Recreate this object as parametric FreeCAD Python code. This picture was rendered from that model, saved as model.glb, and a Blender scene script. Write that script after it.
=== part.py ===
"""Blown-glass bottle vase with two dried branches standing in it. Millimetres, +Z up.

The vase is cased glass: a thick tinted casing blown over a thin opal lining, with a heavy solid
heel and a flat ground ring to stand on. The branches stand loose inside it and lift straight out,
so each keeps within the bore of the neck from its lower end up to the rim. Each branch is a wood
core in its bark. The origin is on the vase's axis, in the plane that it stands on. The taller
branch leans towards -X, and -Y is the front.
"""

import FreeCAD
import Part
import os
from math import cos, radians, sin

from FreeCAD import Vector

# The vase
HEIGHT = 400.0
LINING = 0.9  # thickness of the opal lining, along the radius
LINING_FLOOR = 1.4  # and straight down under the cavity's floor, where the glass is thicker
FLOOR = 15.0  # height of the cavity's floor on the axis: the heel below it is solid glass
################
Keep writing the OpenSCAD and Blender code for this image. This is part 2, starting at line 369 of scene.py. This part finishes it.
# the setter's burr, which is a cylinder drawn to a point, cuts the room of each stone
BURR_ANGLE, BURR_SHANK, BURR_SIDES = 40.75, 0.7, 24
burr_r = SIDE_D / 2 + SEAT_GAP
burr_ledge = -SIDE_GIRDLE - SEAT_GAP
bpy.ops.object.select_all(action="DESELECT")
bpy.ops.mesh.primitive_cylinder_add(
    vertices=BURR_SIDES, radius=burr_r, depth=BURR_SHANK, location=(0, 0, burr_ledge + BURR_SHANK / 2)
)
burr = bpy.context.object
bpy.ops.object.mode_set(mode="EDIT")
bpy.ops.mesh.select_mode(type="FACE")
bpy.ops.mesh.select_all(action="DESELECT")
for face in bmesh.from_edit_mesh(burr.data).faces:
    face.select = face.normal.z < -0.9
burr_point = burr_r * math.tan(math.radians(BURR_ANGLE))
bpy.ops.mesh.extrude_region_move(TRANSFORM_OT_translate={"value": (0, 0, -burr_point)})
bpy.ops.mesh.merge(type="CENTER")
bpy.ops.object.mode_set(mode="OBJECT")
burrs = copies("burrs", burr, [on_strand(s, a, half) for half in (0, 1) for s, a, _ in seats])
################
[WHAT YOU SHOULD DO]: Starting at the line that contains "Keep writing the" and ending at the line that contains "a, _ in seats])", repeat each line exactly, both ends included, and nothing else.

[THE REPLY]:
Keep writing the OpenSCAD and Blender code for this image. This is part 2, starting at line 369 of scene.py. This part finishes it.
# the setter's burr, which is a cylinder drawn to a point, cuts the room of each stone
BURR_ANGLE, BURR_SHANK, BURR_SIDES = 40.75, 0.7, 24
burr_r = SIDE_D / 2 + SEAT_GAP
burr_ledge = -SIDE_GIRDLE - SEAT_GAP
bpy.ops.object.select_all(action="DESELECT")
bpy.ops.mesh.primitive_cylinder_add(
    vertices=BURR_SIDES, radius=burr_r, depth=BURR_SHANK, location=(0, 0, burr_ledge + BURR_SHANK / 2)
)
burr = bpy.context.object
bpy.ops.object.mode_set(mode="EDIT")
bpy.ops.mesh.select_mode(type="FACE")
bpy.ops.mesh.select_all(action="DESELECT")
for face in bmesh.from_edit_mesh(burr.data).faces:
    face.select = face.normal.z < -0.9
burr_point = burr_r * math.tan(math.radians(BURR_ANGLE))
bpy.ops.mesh.extrude_region_move(TRANSFORM_OT_translate={"value": (0, 0, -burr_point)})
bpy.ops.mesh.merge(type="CENTER")
bpy.ops.object.mode_set(mode="OBJECT")
burrs = copies("burrs", burr, [on_strand(s, a, half) for half in (0, 1) for s, a, _ in seats])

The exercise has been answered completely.